_Problem_. Repeat all entries exactly.

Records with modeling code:
↓↓↓

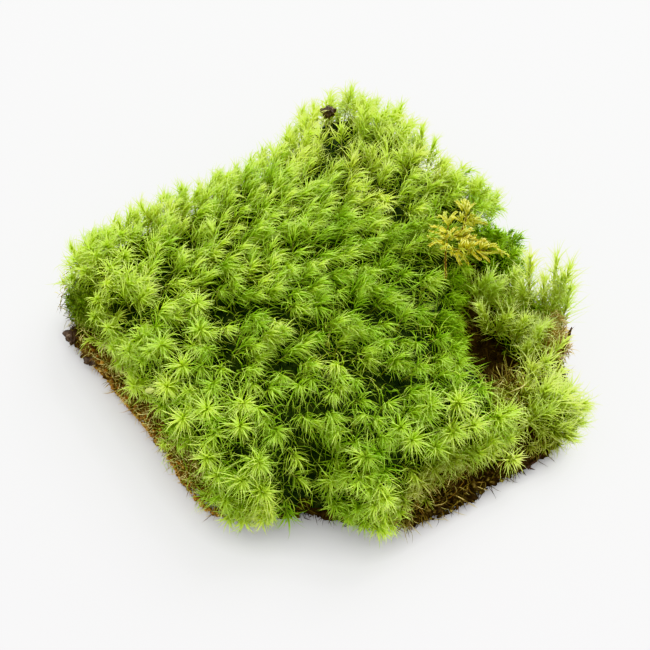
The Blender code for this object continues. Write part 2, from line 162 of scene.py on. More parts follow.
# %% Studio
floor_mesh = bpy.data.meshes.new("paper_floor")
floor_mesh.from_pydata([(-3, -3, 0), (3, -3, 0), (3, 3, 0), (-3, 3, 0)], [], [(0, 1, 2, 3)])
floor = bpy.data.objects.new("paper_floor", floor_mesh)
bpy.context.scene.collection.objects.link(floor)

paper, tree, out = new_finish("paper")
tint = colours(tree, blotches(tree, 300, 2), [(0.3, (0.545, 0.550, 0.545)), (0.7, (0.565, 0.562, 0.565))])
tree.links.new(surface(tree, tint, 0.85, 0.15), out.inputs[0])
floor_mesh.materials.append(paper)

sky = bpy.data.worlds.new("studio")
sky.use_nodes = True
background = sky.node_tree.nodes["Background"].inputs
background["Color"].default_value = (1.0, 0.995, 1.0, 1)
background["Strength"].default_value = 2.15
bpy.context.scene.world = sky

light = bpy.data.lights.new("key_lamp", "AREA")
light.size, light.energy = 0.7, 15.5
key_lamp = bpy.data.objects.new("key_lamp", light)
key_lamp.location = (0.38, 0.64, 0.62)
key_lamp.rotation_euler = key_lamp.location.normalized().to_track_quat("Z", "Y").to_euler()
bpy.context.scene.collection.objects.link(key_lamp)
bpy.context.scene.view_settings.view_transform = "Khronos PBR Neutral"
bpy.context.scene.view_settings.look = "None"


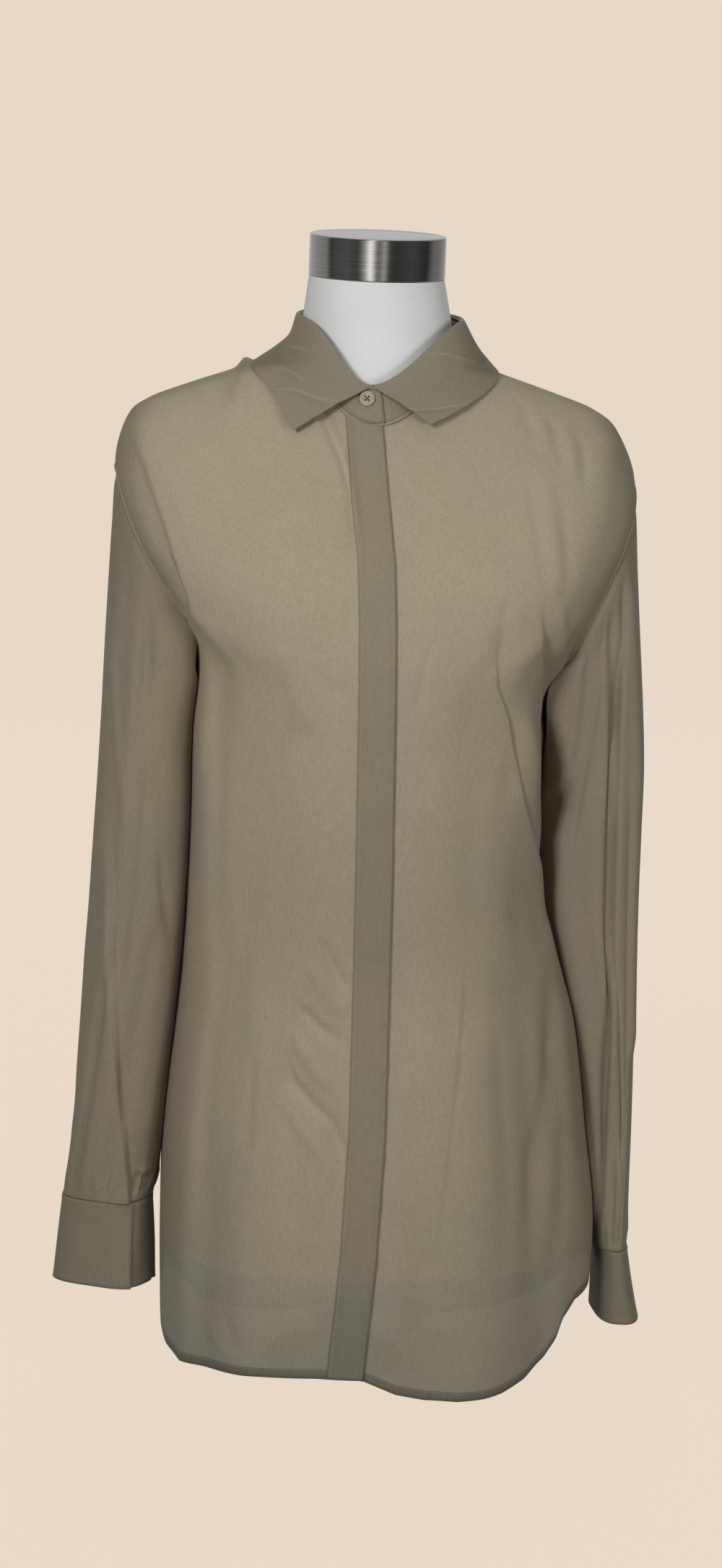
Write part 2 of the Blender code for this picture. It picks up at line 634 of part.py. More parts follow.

↑↑↑

_Result_.
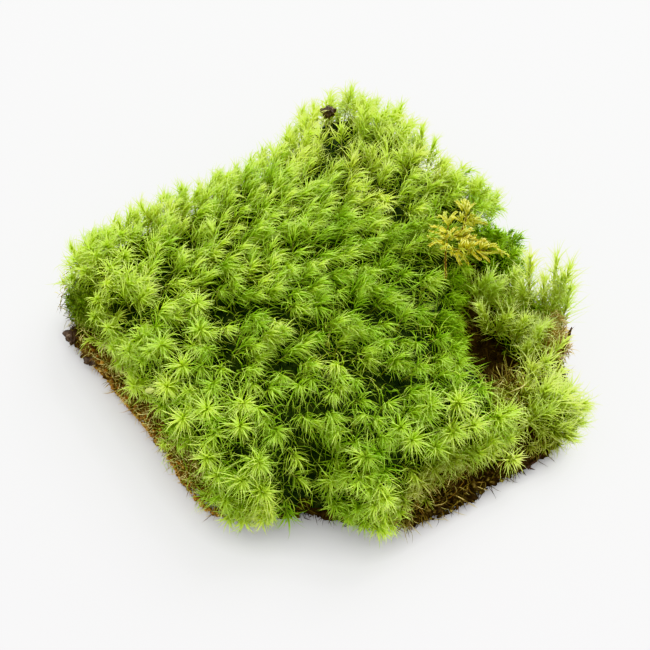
The Blender code for this object continues. Write part 2, from line 162 of scene.py on. More parts follow.
# %% Studio
floor_mesh = bpy.data.meshes.new("paper_floor")
floor_mesh.from_pydata([(-3, -3, 0), (3, -3, 0), (3, 3, 0), (-3, 3, 0)], [], [(0, 1, 2, 3)])
floor = bpy.data.objects.new("paper_floor", floor_mesh)
bpy.context.scene.collection.objects.link(floor)

paper, tree, out = new_finish("paper")
tint = colours(tree, blotches(tree, 300, 2), [(0.3, (0.545, 0.550, 0.545)), (0.7, (0.565, 0.562, 0.565))])
tree.links.new(surface(tree, tint, 0.85, 0.15), out.inputs[0])
floor_mesh.materials.append(paper)

sky = bpy.data.worlds.new("studio")
sky.use_nodes = True
background = sky.node_tree.nodes["Background"].inputs
background["Color"].default_value = (1.0, 0.995, 1.0, 1)
background["Strength"].default_value = 2.15
bpy.context.scene.world = sky

light = bpy.data.lights.new("key_lamp", "AREA")
light.size, light.energy = 0.7, 15.5
key_lamp = bpy.data.objects.new("key_lamp", light)
key_lamp.location = (0.38, 0.64, 0.62)
key_lamp.rotation_euler = key_lamp.location.normalized().to_track_quat("Z", "Y").to_euler()
bpy.context.scene.collection.objects.link(key_lamp)
bpy.context.scene.view_settings.view_transform = "Khronos PBR Neutral"
bpy.context.scene.view_settings.look = "None"


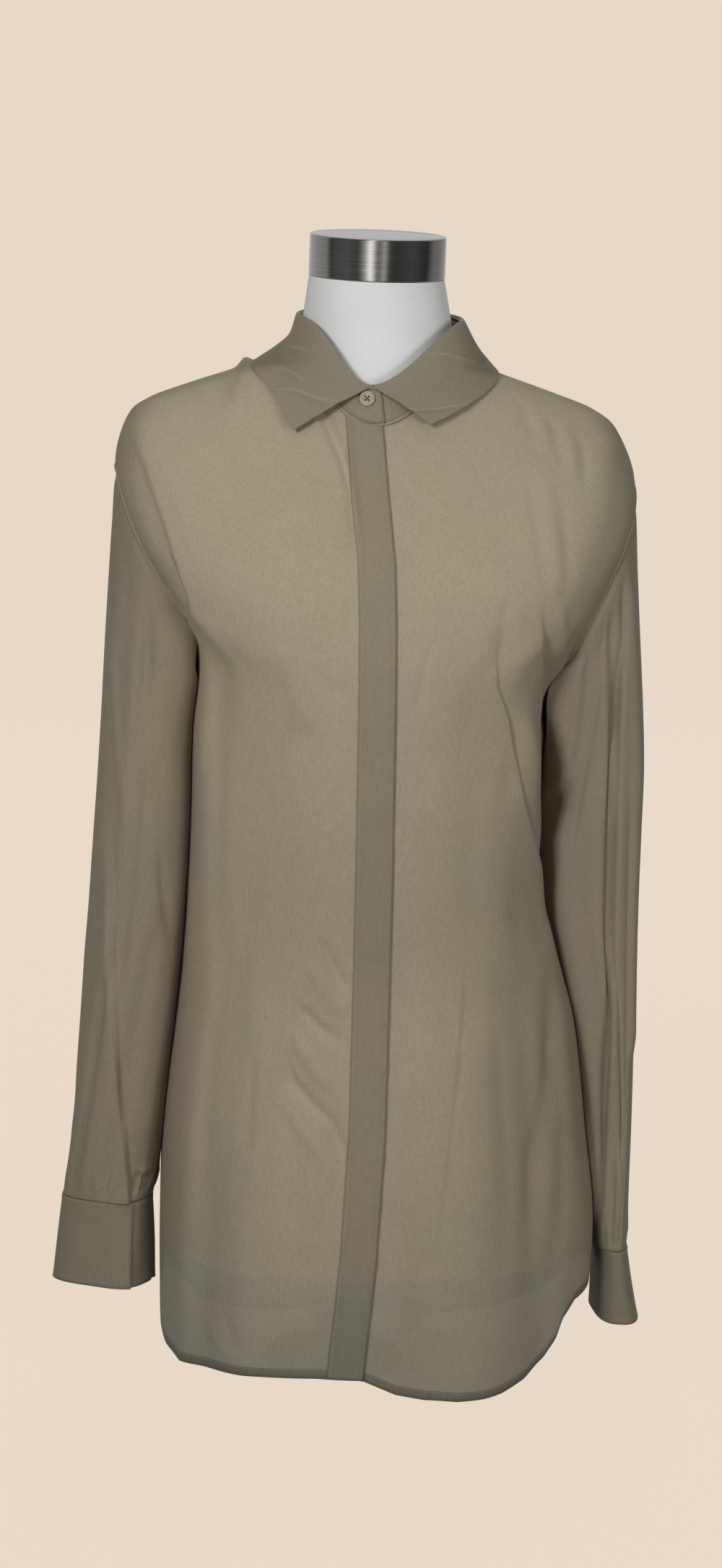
Write part 2 of the Blender code for this picture. It picks up at line 634 of part.py. More parts follow.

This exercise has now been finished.